Dès début mai, son frère Saïd Bouteflika ainsi que deux ex-chefs des services de renseignements avaient été placés en détention provisoire, poursuivis pour "atteinte à l'autorité de l'armée" et "complot contre l'autorité de l'Etat".

Deux anciens Premiers ministres, Ahmed Ouyahia et Abdelmalek Sellal, ont aussi été placés en détention provisoire.

- Drapeau berbère -

Le 19 juin, le général Gaïd Salah fait savoir qu'aucun autre drapeau que l'emblème national ne sera toléré dans les cortèges.

La police cible fin juin les porteurs de symboles berbères, notamment de drapeaux, lors de la manifestation hebdomadaire.

Plusieurs manifestants ont été placés en détention préventive pour avoir bravé l'interdiction.

- "On ne va pas s'arrêter" -

Début juillet, Abdelkader Bensalah propose un "dialogue" pour préparer la présidentielle, promettant que l'Etat et l'armée en seront absents.

Le 9, expiration du délai d'intérim à la tête de l'Etat, confié à Abdelkader Bensalah.

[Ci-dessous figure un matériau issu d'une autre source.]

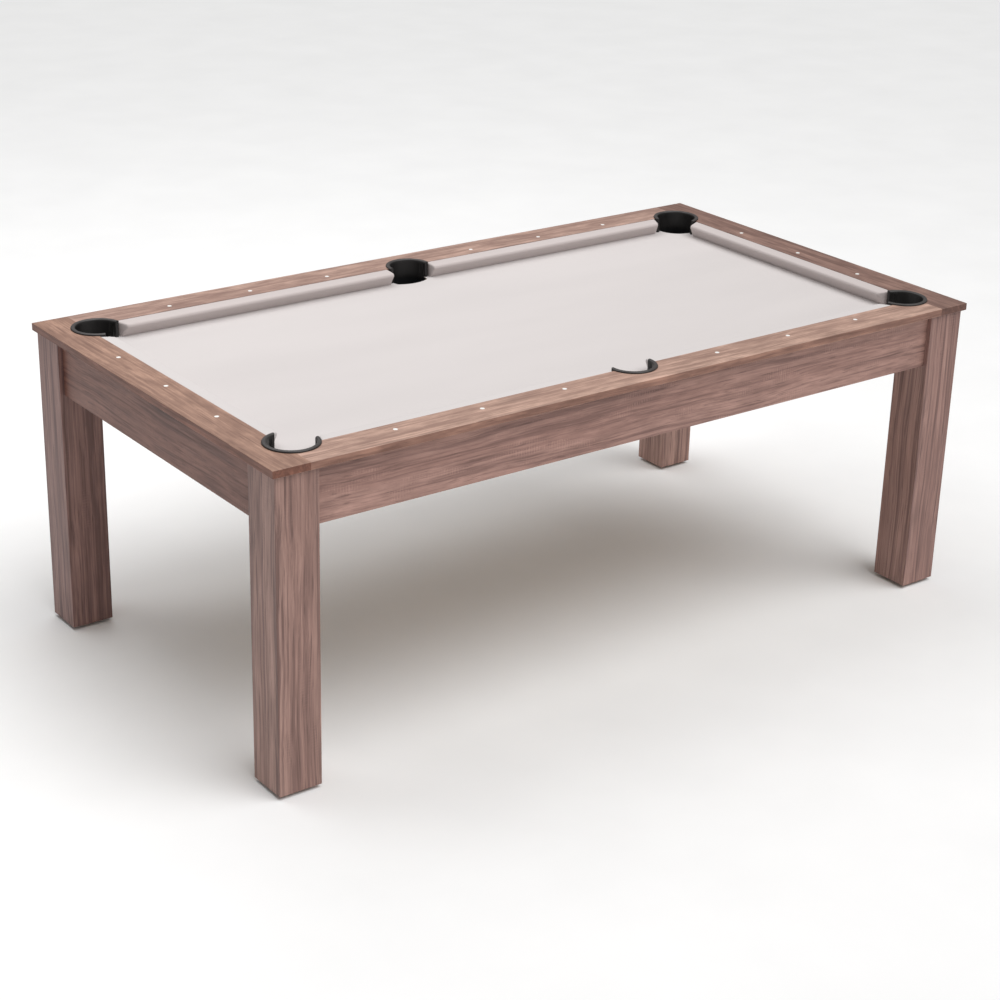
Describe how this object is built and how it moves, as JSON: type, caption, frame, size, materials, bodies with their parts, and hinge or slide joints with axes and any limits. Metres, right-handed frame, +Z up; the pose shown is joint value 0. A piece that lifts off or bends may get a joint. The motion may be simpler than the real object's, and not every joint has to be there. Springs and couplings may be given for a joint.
{
  "type": "pool table",
  "caption": "Rectangular home pool table with a cloth bed, padded cushions, drop pockets with dark liners, a wood-look rail frame and square corner legs.",
  "frame": {"origin": "on the floor under the middle of the table", "axes": "+X along the table's length, +Y towards the back long side, +Z up"},
  "size_m": [2.134, 1.158, 0.814],
  "materials": {
    "rail_laminate": "satin wood-print laminate, greyish tan oak with fine dark grain",
    "body_laminate": "satin wood-print laminate, greyish mauve-brown rustic oak",
    "raw_board": "plain unfinished board",
    "cloth": "short-nap woven wool cloth, light warm grey",
    "cushion_rubber": "matte moulded rubber",
    "liner_plastic": "matte black moulded plastic",
    "cup_plastic": "smooth black moulded plastic",
    "sight_plastic": "smooth off-white plastic",
    "plated_steel": "bright zinc-plated steel",
    "pad_plastic": "matte dark plastic"
  },
  "bodies": {
    "table": {"rail_board_front": "rail_laminate", "rail_board_back": "rail_laminate", "rail_board_left": "rail_laminate", "rail_board_right": "rail_laminate", "rail_sights": "sight_plastic", "cushion_backer_front_left": "raw_board", "cushion_backer_front_right": "raw_board", "cushion_backer_back_left": "raw_board", "cushion_backer_back_right": "raw_board", "cushion_backer_left": "raw_board", "cushion_backer_right": "raw_board", "cushion_rubber_front_left": "cushion_rubber", "cushion_rubber_front_right": "cushion_rubber", "cushion_rubber_back_left": "cushion_rubber", "cushion_rubber_back_right": "cushion_rubber", "cushion_rubber_left": "cushion_rubber", "cushion_rubber_right": "cushion_rubber", "cushion_cloth_front_left": "cloth", "cushion_cloth_front_right": "cloth", "cushion_cloth_back_left": "cloth", "cushion_cloth_back_right": "cloth", "cushion_cloth_left": "cloth", "cushion_cloth_right": "cloth", "bed_slab": "raw_board", "bed_cloth": "cloth", "apron_front": "body_laminate", "apron_back": "body_laminate", "apron_left": "body_laminate", "apron_right": "body_laminate", "leg_front_left": "body_laminate", "leg_front_right": "body_laminate", "leg_back_left": "body_laminate", "leg_back_right": "body_laminate", "leg_end_blocks": "raw_board", "leveller_inserts": "plated_steel", "pocket_liner_front_left": "liner_plastic", "pocket_liner_front_right": "liner_plastic", "pocket_liner_back_left": "liner_plastic", "pocket_liner_back_right": "liner_plastic", "pocket_liner_front_side": "liner_plastic", "pocket_liner_back_side": "liner_plastic", "pocket_cup_front_left": "cup_plastic", "pocket_cup_front_right": "cup_plastic", "pocket_cup_back_left": "cup_plastic", "pocket_cup_back_right": "cup_plastic", "pocket_cup_front_side": "cup_plastic", "pocket_cup_back_side": "cup_plastic", "cross_beams": "raw_board", "bed_cleats": "raw_board", "corner_brackets": "plated_steel", "leg_bolts": "plated_steel", "rail_bolts": "plated_steel"},
    "pad_front_left": {"leveller_pad_front_left": "pad_plastic"},
    "stem_front_left": {"leveller_stem_front_left": "plated_steel"},
    "pad_front_right": {"leveller_pad_front_right": "pad_plastic"},
    "stem_front_right": {"leveller_stem_front_right": "plated_steel"},
    "pad_back_left": {"leveller_pad_back_left": "pad_plastic"},
    "stem_back_left": {"leveller_stem_back_left": "plated_steel"},
    "pad_back_right": {"leveller_pad_back_right": "pad_plastic"},
    "stem_back_right": {"leveller_stem_back_right": "plated_steel"}
  },
  "joints": [
    {"name": "leveller_travel_front_left", "type": "slide", "parent": "table", "child": "pad_front_left", "axis": [0, 0, -1], "range_m": [0, 0.012]},
    {"name": "leveller_turn_front_left", "type": "hinge", "parent": "pad_front_left", "child": "stem_front_left", "pos_m": [-1.002, -0.514, 0], "axis": [0, 0, -1], "range_deg": [0, 2885]},
    {"name": "leveller_travel_front_right", "type": "slide", "parent": "table", "child": "pad_front_right", "axis": [0, 0, -1], "range_m": [0, 0.012]},
    {"name": "leveller_turn_front_right", "type": "hinge", "parent": "pad_front_right", "child": "stem_front_right", "pos_m": [1.002, -0.514, 0], "axis": [0, 0, -1], "range_deg": [0, 2885]},
    {"name": "leveller_travel_back_left", "type": "slide", "parent": "table", "child": "pad_back_left", "axis": [0, 0, -1], "range_m": [0, 0.012]},
    {"name": "leveller_turn_back_left", "type": "hinge", "parent": "pad_back_left", "child": "stem_back_left", "pos_m": [-1.002, 0.514, 0], "axis": [0, 0, -1], "range_deg": [0, 2885]},
    {"name": "leveller_travel_back_right", "type": "slide", "parent": "table", "child": "pad_back_right", "axis": [0, 0, -1], "range_m": [0, 0.012]},
    {"name": "leveller_turn_back_right", "type": "hinge", "parent": "pad_back_right", "child": "stem_back_right", "pos_m": [1.002, 0.514, 0], "axis": [0, 0, -1], "range_deg": [0, 2885]}
  ],
  "couplings": [
    {"joint": "leveller_turn_front_left", "follows": "leveller_travel_front_left", "rad_per_m": 4188.8},
    {"joint": "leveller_turn_front_right", "follows": "leveller_travel_front_right", "rad_per_m": 4188.8},
    {"joint": "leveller_turn_back_left", "follows": "leveller_travel_back_left", "rad_per_m": 4188.8},
    {"joint": "leveller_turn_back_right", "follows": "leveller_travel_back_right", "rad_per_m": 4188.8}
  ]
}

Le lendemain, le général Gaïd Salah réaffirme le soutien de l'armée au président Bensalah.

Le chef de l'Etat par intérim charge le 25 juillet une "Instance nationale de dialogue et de médiation" de mener des consultations pour définir les modalités d'une future présidentielle. Mais cette instance peine toujours à asseoir sa légitimité.

Le 2 août, la "désobéissance civile" est prônée pour la première fois dans les manifestations.

Le 8, le général Gaïd Salah juge que les revendications "fondamentales" de la contestation ont été satisfaites, estimant que l'objectif est désormais la présidentielle. "Certains groupes (...) s'acharnent à rejeter toutes les initiatives présentées et tous les résultats obtenus, en scandant des slogans tendancieux et lançant des appels douteux".

Le 16, les Algériens manifestent massivement à Alger pour un 26e vendredi consécutif, scandant "c'est nous ou le pouvoir, on ne va pas s'arrêter".